Fagon from the OCM also highlighted the prevalence of operators sourcing products illegally in the audio recording.

Argie told NY Cannabis Insider that she has turned down investment offers just to keep her company, Jenny’s, New York-focused. She remains a 100% owner of the company, she added, and has had to take out a second mortgage on her home in Brooklyn to make ends meet.

“I’m not asking for much, only asking for a fair playing field,” Argie said.

Eli Emery is the general manager at Elevate ADK, a Conditional Adult-Use Retail Dispensary that has committed to carrying only New York brands. He said he’s received several cushy offers from out-of-state companies.

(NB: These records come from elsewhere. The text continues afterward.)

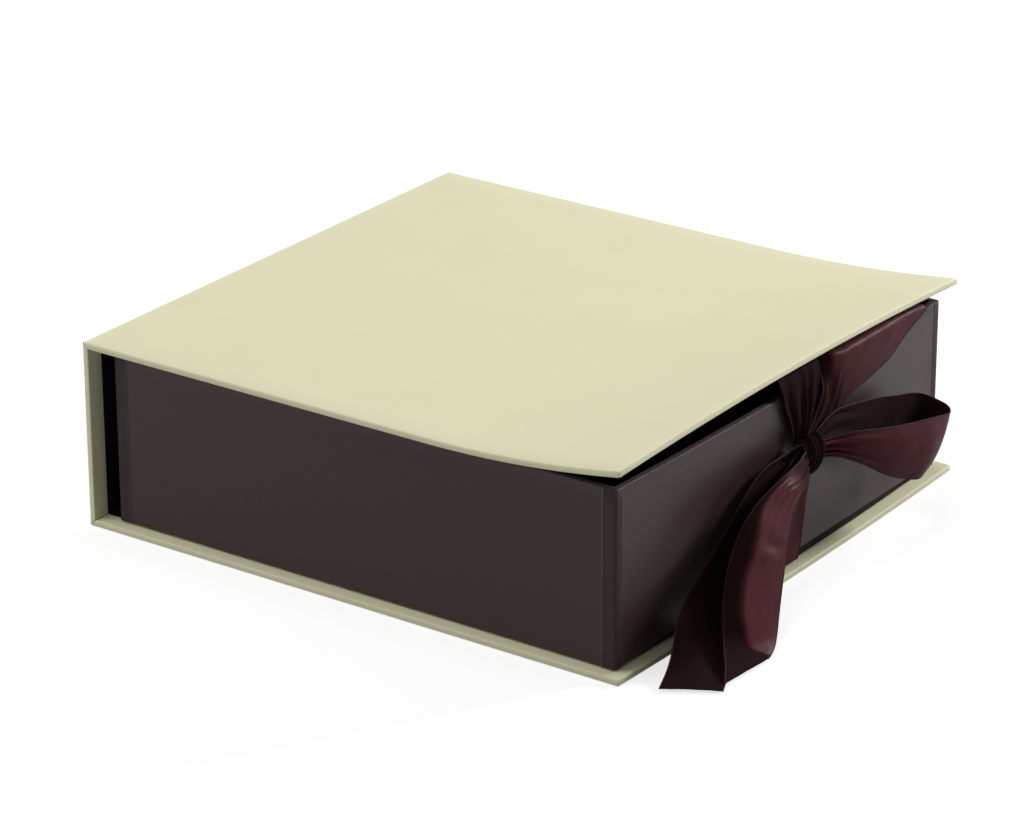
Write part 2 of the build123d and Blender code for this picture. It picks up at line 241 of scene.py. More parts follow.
@dataclass(frozen=True)
class PaperFinish:
    """Paper drawn tight over board: fibres, faint clouds, worn folds and doubled or lined parts.

    The worn parts are those with the attribute wear, and the doubled or lined ones have folded.
    """

    name: str
    colour: Triple
    cloud_colour: Triple
    worn_colour: Triple
    roughness: float
    gloss: float
    folded_colour: Triple | None = None
    fibre_stretch: Triple = (1.0, 0.35, 1.0)
    fibres_per_metre: float = 2600.0
    fibre_tint: float = 0.35
    least_wear: float = 0.35
    fibre_relief: float = 0.02 * MM
    clouds_per_metre: float = 38.0
    waves_per_metre: float = 26.0
    wave_relief: float = 0.12 * MM
    smoothest: float = -0.04
    roughest: float = 0.05
    worn_roughness: float = 1.2
    folded_roughness: float = 0.25

    def build(self) -> Material:
        """Makes the material.

        Returns:
            The material.
        """
        shader = Shader(self.name)
        fibres = shader.speckle(shader.place(self.fibre_stretch), self.fibres_per_metre, detail=4.0)
        clouds = shader.speckle(shader.place(), self.clouds_per_metre, detail=4.0)
        waves = shader.speckle(shader.place(), self.waves_per_metre, detail=1.0)
        tint = shader.mixed(shader.spread(clouds, 0.0, 1.0), self.colour, self.cloud_colour)
        tint = shader.mixed(shader.spread(fibres, 0.0, self.fibre_tint), tint, self.worn_colour)
        broken = shader.spread(fibres, self.least_wear, 1.0)
        wear = shader.combined("MULTIPLY", shader.attribute("wear"), broken)
        tint = shader.mixed(wear, tint, self.worn_colour)
        rough = shader.spread(clouds, self.roughness + self.smoothest, self.roughness + self.roughest)
        rough = shader.raised(rough, wear, self.worn_roughness)
        if self.folded_colour:
            folded = shader.attribute("folded")
            tint = shader.mixed(folded, tint, self.folded_colour)
            rough = shader.raised(rough, folded, self.folded_roughness)
        relief = shader.bump(fibres, self.fibre_relief, shader.bump(waves, self.wave_relief))
        shader.surface_takes(base_color=tint, roughness=rough, normal=relief, specular_ior_level=self.gloss)
        return shader.material


@dataclass(frozen=True)
class CardFinish:
    """Uncovered card or board, with flecks of fibre through it."""

    name: str
    colour: Triple
    fleck_colour: Triple
    roughness: float = 0.85
    relief: float = 0.04 * MM
    gloss: float = 0.25
    fleck_stretch: Triple = (1.0, 0.3, 1.0)
    flecks_per_metre: float = 900.0
    fleck_tint: float = 0.6
    clouds_per_metre: float = 90.0
    cloud_tint: float = 0.3

    def build(self) -> Material:
        """Makes the material.

        Returns:
            The material.
        """
        shader = Shader(self.name)
        flecks = shader.speckle(shader.place(self.fleck_stretch), self.flecks_per_metre, detail=5.0)
        clouds = shader.speckle(shader.place(), self.clouds_per_metre, detail=3.0)
        flecked = shader.spread(flecks, 0.0, self.fleck_tint, start=0.5, stop=0.75)
        share = shader.combined("ADD", flecked, shader.spread(clouds, 0.0, self.cloud_tint))
        tint = shader.mixed(share, self.colour, self.fleck_colour)
        shader.surface_takes(base_color=tint, normal=shader.bump(flecks, self.relief),
                             roughness=self.roughness, specular_ior_level=self.gloss)
        return shader.material


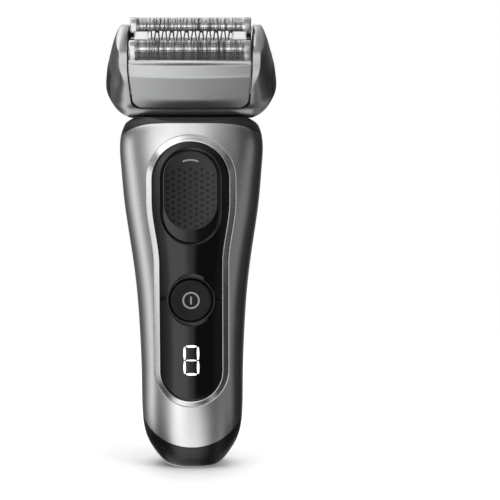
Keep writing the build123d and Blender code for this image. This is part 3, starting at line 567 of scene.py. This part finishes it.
def build_pad():
    """Lock slider: crowned pad with a grid of small round dimples and an arc mark."""
    dimples = []
    for col in range(-4, 5):
        for row in range(-6, 7):
            x, z = col * 1.98, 99.4 + row * 2.07 + (1.035 if col % 2 else 0.0)
            from_end = math.hypot(x, max(0.0, 95.6 - z, z - 104.6))
            if z < 108.6 - abs(x) * 0.12 and from_end < 8.3:
                dimples.append((x, z))
    dimples = np.array(dimples)
    rim = stadium(9.2, 86.6, 114.0, 560)
    centre_line = np.stack([0 * rim[:, 1], np.clip(rim[:, 1], 97.0, 104.0)], -1)
    rows = [on_front(rim, -0.35), on_front(rim, 0.55)]
    for t in np.linspace(0.01, 0.97, 66):
        row = rim + (centre_line - rim) * t
        edge = 1 - min(1.0, t / 0.14)
        rise = 0.62 + 0.5 * math.sqrt(1 - edge ** 2)
        gap = np.hypot(row[:, :1] - dimples[:, 0], row[:, 1:] - dimples[:, 1]).min(1)
        rows.append(on_front(row, rise - 0.45 * np.clip(1 - (gap / 0.5) ** 4, 0, 1)))
    skinned("lock_pad_dimpled", rows, "charcoal", "lock_slider", "lock_pad", facing=FRONT, cap=True, sharp=50)
    rows = [on_front(arc(0, 104.15, 7.2 - inset, 113, 67, 40), rise)
            for inset, rise in ((0.0, 1.0), (0.06, 1.17), (0.56, 1.17), (0.62, 1.0))]
    skinned("lock_arc", rows, "grey_mark", "lock_slider", "lock_mark", wrap=False, facing=FRONT)


def build_rear_shell():
    """Rear half with moulded grip waves and the trimmer's pocket."""
    count = 600
    outer = shell_outline(False, count)
    half, low, top, corner = 11.9, 78.0, 118.6, 2.2
    right = [(0, top), (9.6, top)] + arc(half - corner, top - corner, corner, 88, 0, 12)
    right += [(half, z) for z in np.linspace(112, 84, 40)] + arc(half - corner, low + corner, corner, 0, -90, 12)
    hole = resample(mirrored(right + [(x, low) for x in np.linspace(8, 0, 10)]), count)
    inner = unrolled(hole, False)
    rows = [on_skin(outer, -1.4, False), on_skin(outer, -0.12, False)]
    for row in between(outer, inner, [0.005, *np.linspace(0.02, 0.985, 150), 0.995]):
        a, z = row.T
        zone = np.clip((0.62 - np.abs(a)) / 0.12, 0, 1) * np.clip((z - 24) / 6, 0, 1) * np.clip((72 - z) / 6, 0, 1)
        wave = np.clip(np.sin((z + 6.0 * a * a) * 2 * math.pi / 4.2), 0, 1) ** 0.8
        rows.append(on_skin(row, 0.32 * zone * wave, False))
    floor = np.stack([hole[:, 0], np.full(count, 13.75), hole[:, 1]], -1)
    rows += [on_skin(inner, -0.1, False), floor, floor * (0.5, 1, 0.5) + (0, 0, 98 * 0.5)]
    at_parting = np.abs(outer[:, 0]) > 0.998
    for row in rows[:3]:
        row[at_parting, 1] = PARTING_Y + SEAM
    for row in rows:    # notch the trimmer slides through
        over = (np.abs(row[:, 0]) < 12.0) & (row[:, 2] > 117.0)
        row[over, 1] = np.minimum(row[over, 1], 13.7)
    skinned("rear_shell_grip", rows, "soft_black", "handle", "rear_shell", facing=BACK, cap=True, sharp=40)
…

These have been items offered on consignment, hundreds if not thousands of dollars of free samples, and – at one point – robo-calls from fake customers asking if he carried a certain out-of-state brand that was hoping to come to market, he said.

“It’s not necessary to let predatory, money-grabbing people into our industry, and allow them to capitalize on the mess that our market is – and the lack of enforcement that our market has – because New York’s dropping the ball,” Emery said.

“There’s so many great people and there’s going to be so many great brands,” he said. “It’s like, why settle for the Walmarts of cannabis?”

Joseph Calderone, vice president and co-founder of the Cannabis Farmers Alliance, said that out-of-state brands could help support small farmers, buy their crops, and create healthy competition. They just need to play by the rules.

But he doesn’t see many CFA members engaging in those relationships at the moment, he said.

“The negatives outweigh the positives,” said Calderone, referring to the cut-throat practices brought by out-of-state brands, many of them from California.

“If the Cookies and Stiiizys of the world start to come into New York with their celebrity and marketing power, I think it will be a race to the bottom, and it won’t be about quality, it will be about brand,” he said.